Chorou ali, a D. Maria de Fátima, enquanto conversava comigo. Eu dei-lhe dois beijinhos, como à avozinha perfeita – a senhora de 80 anos, de bata e olhos vivos, daquelas que nos chamam a um canto da cozinha e erguem a borda de um pano, maliciosas, a descobrir uma guloseima – e pedi-lhe que me deixasse visitá-la uma vez por outra.

Voltei pela Boa-Hora, muito devagar, com o rádio do carro desligado, numa espécie de solenidade que era também pelo fim de outras coisas – tantas coisas, muito mais coisas do que uma padaria ou uma receita de pão de milho.

Parei à porta dos meus pais e apitei. A minha mãe veio à porta, eu passei-lhe o pão dela e expliquei-lhe que era o último. A D. Maria de Fátima ia fechar. – Ah, coitada – disse. E agora estou aqui, debruçado sobre este último pedaço, já velho mas capaz ainda de ser extirpado do bolor, e posto na torradeira, e talvez até viver mais um dia ainda, se eu lhe conseguir fazer as incisões certas. Tenho sobretudo pena de não haver manteiga, e a esta hora o Américo ainda não abriu a venda.

Quanto ao mais, tudo se acaba e a cada coisa encerra-se algum tipo de ciclo.
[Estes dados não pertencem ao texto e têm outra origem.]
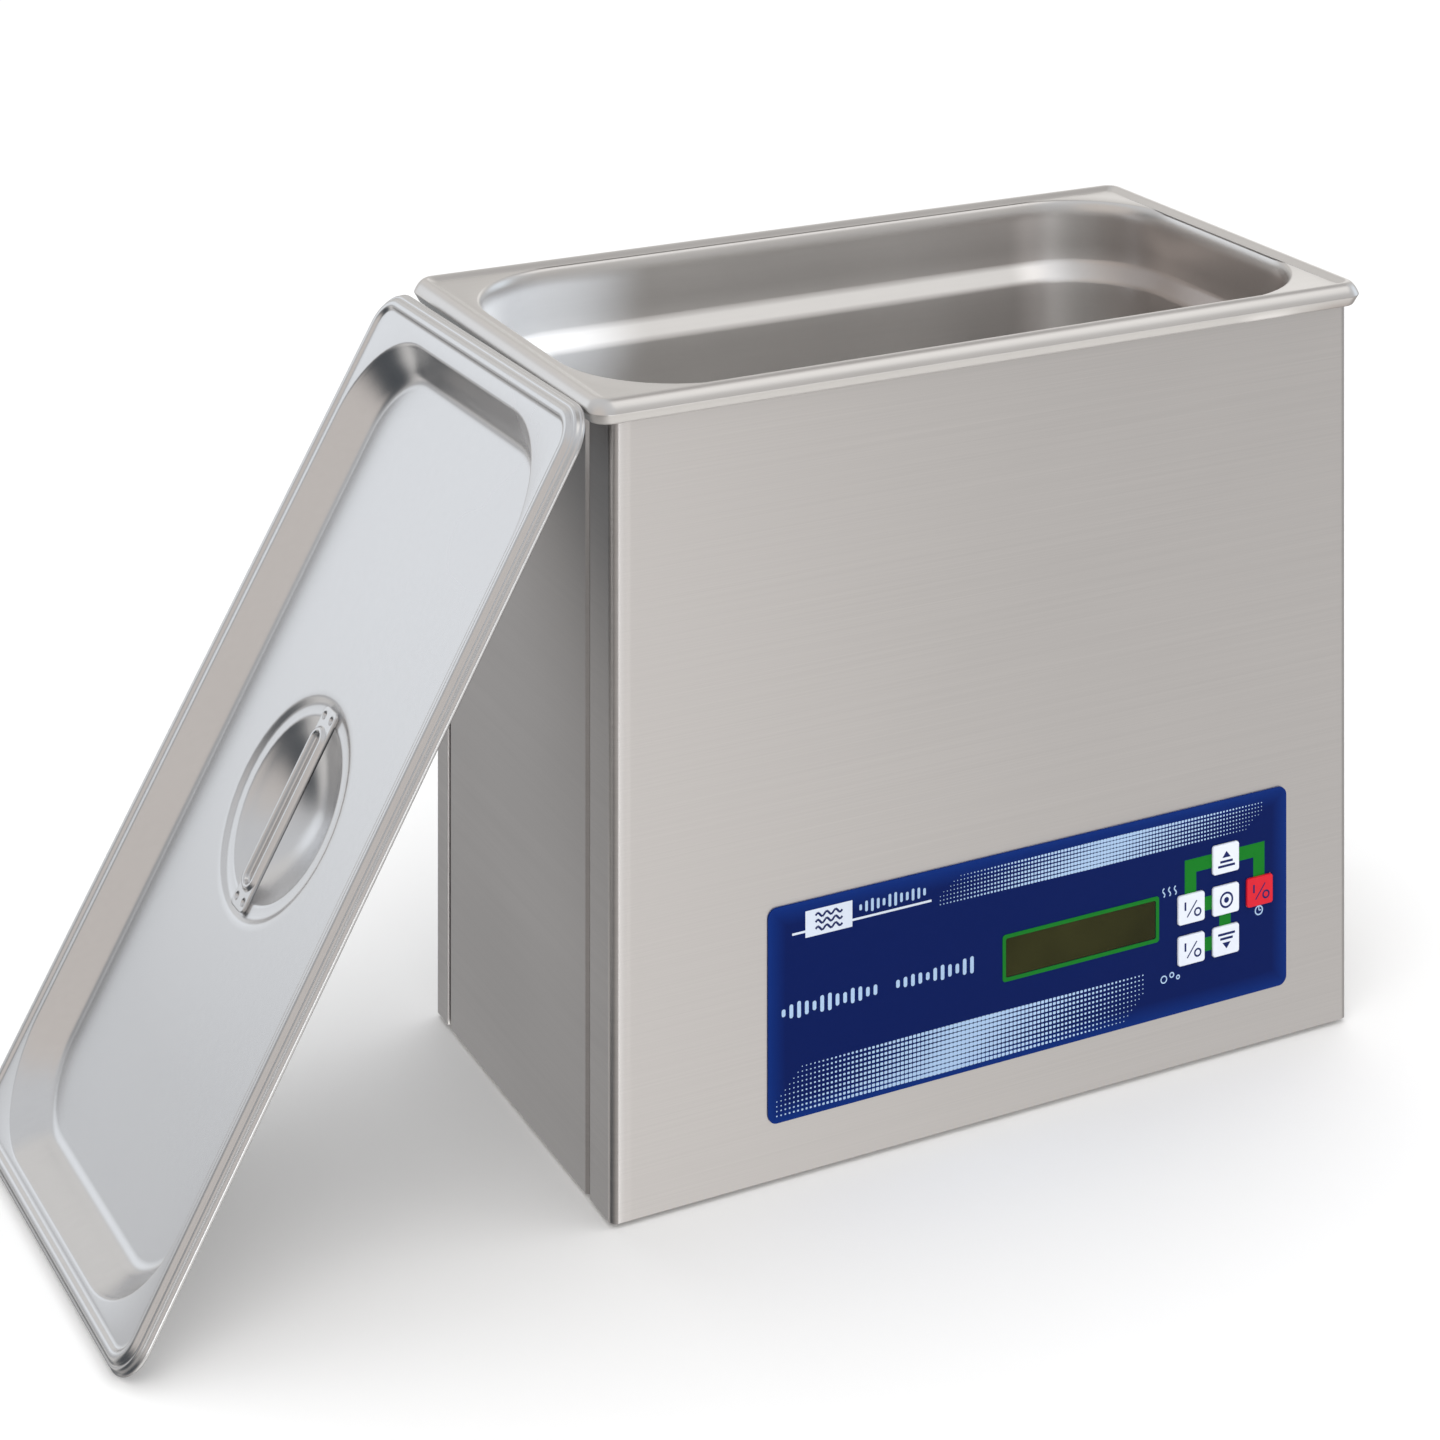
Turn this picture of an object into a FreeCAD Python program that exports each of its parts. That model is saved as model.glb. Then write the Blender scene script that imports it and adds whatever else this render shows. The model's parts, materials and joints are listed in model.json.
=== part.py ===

Doeu-me sobretudo que as pessoas a quem contei do fim da padaria da D. Maria de Fátima tenham, em tantos casos, encolhido os ombros. Doeu-me que a minha mãe, que me ensinou o amor à terra e ao próprio pão da D. Maria de Fátima, tenha dito apenas: – Coitada. Mas cada um de nós deplora o fim à sua própria maneira, e o mais provável é que ainda tenhamos muitas conversas, anos fora, sobre um certo pão perfeito que fazia aquela velhinha maravilhos­a ali às Bicas de Cabo Verde.

Ou isso ou a D. Maria de Fátima nunca existiu. Fui eu que a inventei – nestas crónicas, nos livros, nos desfiladei­ros de uma memória tortuosa. Mas acho difícil: nunca a minha imaginação conseguiu ser tão redentora e ideal.

Por decisão pessoal, o autor do texto não escreve segundo o novo Acordo Ortográfic­o.